Sophie: Isso significa que a Igreja tem necessidade de teólogos para redefinir o conteúdo da fé para cada época?

Sesboüé: Certamente! Isto porque a questão do vocabulário é muito importante. A linguagem do teólogo não pode não evoluir, ele deve ter a preocupação de ser compreendido. O problema é que houve uma espécie de separação, da qual a escolástica é um pouco responsável, entre a ciência teológica e a fé popular. Frequentemente os sermões que ouvimos são piedosos, mas não são muito teológicos. Eles não respondem às questões que o público se faz a si próprio, mas que não tem a coragem de dizer.
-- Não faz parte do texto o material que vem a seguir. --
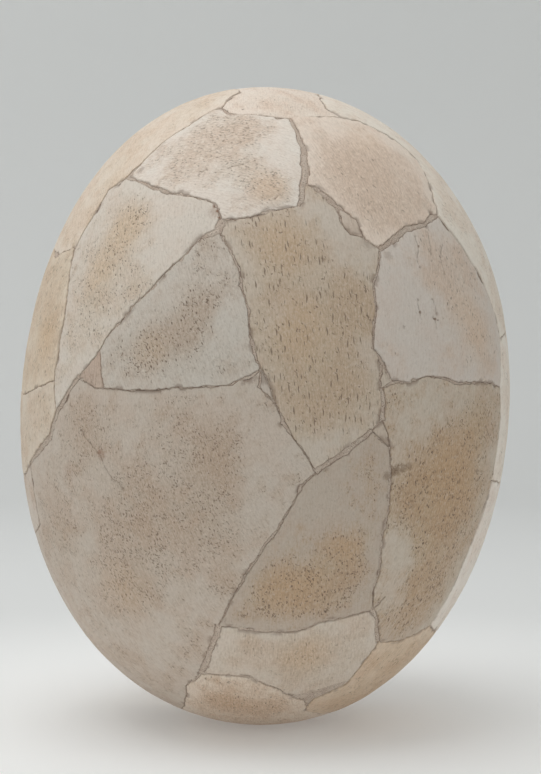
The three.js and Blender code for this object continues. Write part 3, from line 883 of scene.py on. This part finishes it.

Sophie: Sem teologia, nossa fé se reduziria a uma forma de piedade?

Sesboüé: Sim. E uma piedade que não teria mais sentido. Não se pode pedir a um homem ou mulher de boa vontade que procure um sentido para sua existência, ou aderir a conceitos que ele ou ela não compreendem. O drama de nossa época é a perda de sentido. Paul Ricoeur já tinha dito isto nos anos 1970, no momento em que nós dispomos de mais comunicação, de meios, de procedimentos científicos, nós perdemos o sentido dos propósitos. A ausência de propósito e sentido de nossas existências é onde reside o mal estar das nossas vidas. E, eu diria, que atualmente a grande responsabilidade da Igreja é de tentar devolver sentido à vida. Que a nossa vida não seja uma série de pequenas felicidades passageiras. É normal desejar ser feliz e viver da melhor maneira possível. Mas, como dizia Levi-Strauss numa apresentação televisiva, ou bem o sentido está no homem ou o homem está no sentido. Tenho claro que o homem está no sentido.

Sophie: Sua vida foi toda dedicada à teologia, escreveu numerosos livros que serviram muito aos cristãos de hoje. A teologia lhe fez feliz?

Sesboüé: Sim, porque me permitiu responder a uma série de questões sobre as quais eu não via claramente no início.

 Matéria de Sophie de Villeneuve, obtida no programa ‘Mil perguntas sobre fé’ na Rádio Note Dame. Data: 30/11/2017. Em La Croix, 23/09/2021.